Kilmersdon Parish Council has responsibility for local issues. This includes setting an annual precept (local rate) to cover the council’s operating costs and producing annual accounts for public scrutiny. The parish council evaluates local planning applications and works with the local police, district council officers, and neighbourhood watch groups on matters of crime, security, and traffic. The parish council's role also includes initiating projects for the maintenance and repair of parish facilities, as well as consulting with the district council on the maintenance, repair, and improvement of highways, drainage, footpaths, public transport, and street cleaning. Conservation matters (including trees and listed buildings) and environmental issues are also the responsibility of the council.

Previously part of Frome Rural District, from 1 April 1974 the village lay within the non-metropolitan district of Mendip; Somerset County Council was responsible for running the largest and most expensive local services. Since 2023 Kilmersdon has fallen within the unitary authority of Somerset Council, being a county council which also performs the functions of a district council.

It is also part of the Frome and East Somerset parliamentary constituency represented in the House of Commons of the Parliament of the United Kingdom. It elects one Member of Parliament (MP) by the first past the post system of election.

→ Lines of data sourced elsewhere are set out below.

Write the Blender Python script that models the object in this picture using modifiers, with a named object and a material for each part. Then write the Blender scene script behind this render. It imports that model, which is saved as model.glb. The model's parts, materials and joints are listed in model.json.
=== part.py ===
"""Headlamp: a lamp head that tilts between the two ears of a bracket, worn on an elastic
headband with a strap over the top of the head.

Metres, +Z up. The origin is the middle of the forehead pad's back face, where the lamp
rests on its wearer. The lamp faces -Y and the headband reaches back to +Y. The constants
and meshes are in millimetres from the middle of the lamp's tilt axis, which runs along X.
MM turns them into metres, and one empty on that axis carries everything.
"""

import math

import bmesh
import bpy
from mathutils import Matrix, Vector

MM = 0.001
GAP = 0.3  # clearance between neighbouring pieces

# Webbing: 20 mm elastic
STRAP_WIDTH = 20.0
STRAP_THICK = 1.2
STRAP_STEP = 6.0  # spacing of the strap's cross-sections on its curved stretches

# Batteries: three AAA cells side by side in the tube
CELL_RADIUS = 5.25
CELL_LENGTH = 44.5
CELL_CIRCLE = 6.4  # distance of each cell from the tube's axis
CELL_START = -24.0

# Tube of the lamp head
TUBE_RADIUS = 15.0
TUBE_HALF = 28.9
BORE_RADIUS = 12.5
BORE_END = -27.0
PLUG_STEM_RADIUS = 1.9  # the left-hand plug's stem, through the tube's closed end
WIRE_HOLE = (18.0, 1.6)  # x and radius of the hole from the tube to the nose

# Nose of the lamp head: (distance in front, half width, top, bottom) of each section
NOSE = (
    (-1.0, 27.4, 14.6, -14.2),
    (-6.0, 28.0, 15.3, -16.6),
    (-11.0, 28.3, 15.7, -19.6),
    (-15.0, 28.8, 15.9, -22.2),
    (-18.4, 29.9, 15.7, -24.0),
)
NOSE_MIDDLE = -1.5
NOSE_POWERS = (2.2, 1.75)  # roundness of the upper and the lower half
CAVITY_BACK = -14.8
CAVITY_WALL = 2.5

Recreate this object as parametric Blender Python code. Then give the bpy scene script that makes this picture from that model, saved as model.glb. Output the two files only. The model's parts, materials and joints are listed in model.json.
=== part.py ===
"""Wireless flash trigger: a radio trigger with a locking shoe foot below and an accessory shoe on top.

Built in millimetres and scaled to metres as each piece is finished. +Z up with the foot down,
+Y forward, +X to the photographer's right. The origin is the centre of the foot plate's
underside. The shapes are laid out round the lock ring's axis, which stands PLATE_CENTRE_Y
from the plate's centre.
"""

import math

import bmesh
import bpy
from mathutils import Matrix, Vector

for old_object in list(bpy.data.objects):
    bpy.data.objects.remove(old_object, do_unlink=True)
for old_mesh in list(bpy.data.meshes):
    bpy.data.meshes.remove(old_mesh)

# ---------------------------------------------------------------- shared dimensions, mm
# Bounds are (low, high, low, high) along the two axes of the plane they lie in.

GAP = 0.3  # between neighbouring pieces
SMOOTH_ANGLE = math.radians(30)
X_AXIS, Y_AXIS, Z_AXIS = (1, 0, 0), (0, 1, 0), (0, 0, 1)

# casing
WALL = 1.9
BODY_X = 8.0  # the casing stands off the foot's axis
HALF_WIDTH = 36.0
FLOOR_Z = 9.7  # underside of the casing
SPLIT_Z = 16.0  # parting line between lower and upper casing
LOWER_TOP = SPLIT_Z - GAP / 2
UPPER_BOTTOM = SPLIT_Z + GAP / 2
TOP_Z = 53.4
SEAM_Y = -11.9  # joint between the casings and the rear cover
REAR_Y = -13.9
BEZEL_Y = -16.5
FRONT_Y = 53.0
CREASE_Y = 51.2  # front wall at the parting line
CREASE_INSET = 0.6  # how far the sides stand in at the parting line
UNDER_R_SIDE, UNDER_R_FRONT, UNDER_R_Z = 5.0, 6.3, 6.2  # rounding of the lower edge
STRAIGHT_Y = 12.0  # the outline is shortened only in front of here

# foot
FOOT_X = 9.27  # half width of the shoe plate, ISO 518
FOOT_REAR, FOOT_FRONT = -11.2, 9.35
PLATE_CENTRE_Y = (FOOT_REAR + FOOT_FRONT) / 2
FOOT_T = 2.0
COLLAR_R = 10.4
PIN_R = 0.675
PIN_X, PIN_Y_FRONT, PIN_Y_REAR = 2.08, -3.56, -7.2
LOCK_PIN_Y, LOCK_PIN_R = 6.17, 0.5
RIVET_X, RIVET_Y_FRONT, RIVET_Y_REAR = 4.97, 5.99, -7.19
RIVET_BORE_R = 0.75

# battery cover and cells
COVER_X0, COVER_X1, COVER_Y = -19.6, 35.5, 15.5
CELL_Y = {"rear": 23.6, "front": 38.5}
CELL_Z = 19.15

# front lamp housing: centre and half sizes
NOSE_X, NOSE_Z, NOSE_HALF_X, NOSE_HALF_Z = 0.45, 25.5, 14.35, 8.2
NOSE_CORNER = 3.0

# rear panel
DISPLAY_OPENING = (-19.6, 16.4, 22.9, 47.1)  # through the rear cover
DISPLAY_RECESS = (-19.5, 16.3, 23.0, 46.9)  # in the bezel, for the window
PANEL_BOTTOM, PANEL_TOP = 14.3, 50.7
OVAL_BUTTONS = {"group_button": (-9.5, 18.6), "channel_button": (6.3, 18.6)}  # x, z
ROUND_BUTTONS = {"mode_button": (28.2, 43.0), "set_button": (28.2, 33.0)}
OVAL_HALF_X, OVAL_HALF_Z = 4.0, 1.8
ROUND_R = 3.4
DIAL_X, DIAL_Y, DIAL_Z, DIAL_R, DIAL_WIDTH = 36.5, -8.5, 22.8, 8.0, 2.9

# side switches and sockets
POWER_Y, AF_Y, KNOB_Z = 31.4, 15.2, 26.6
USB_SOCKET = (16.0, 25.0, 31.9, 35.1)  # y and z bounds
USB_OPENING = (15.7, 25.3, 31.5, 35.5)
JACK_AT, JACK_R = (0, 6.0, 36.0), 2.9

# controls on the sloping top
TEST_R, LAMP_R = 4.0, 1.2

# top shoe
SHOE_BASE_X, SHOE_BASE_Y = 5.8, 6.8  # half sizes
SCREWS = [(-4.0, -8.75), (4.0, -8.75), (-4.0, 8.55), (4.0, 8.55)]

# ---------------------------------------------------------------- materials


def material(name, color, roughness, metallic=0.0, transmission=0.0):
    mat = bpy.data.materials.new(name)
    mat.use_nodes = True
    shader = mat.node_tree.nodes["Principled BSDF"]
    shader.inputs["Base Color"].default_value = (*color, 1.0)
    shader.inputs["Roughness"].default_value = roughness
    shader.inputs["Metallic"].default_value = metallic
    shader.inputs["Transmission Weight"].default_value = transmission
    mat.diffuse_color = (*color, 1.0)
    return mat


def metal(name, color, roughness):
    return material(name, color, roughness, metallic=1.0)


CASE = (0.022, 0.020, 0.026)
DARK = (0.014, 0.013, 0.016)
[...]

Haydon, where the Kilmersdon pit-head was, is in a different local authority area, Bath and North East Somerset.

==Religious sites==

Kilmersdon Church (St Peter and St Paul) is located in the centre of the village. It dates back to the Norman period, though much of the current structure was built during the Victorian era. The tower is in four stages, includes corner buttresses with shafts and pinnacles, and is connected across the angle. The tower contains a ring of six bells, the heaviest being a tenor of 21 cwt. The summit has large corner shafts with pinnacles. There are traceried 3-light bell-chamber windows with a dense quatrefoil interlace and blank 2-light windows on the two lower stages. The flanked niches were for statuary, however this is now missing. The church has a triangular lychgate designed by Sir Edwin Lutyens. It is a Grade I listed building.

==Notable people==

- The children's author Steve Voake was head teacher of Kilmersdon Primary School for eight years.
- Comedy actor John Thomson was married in the church.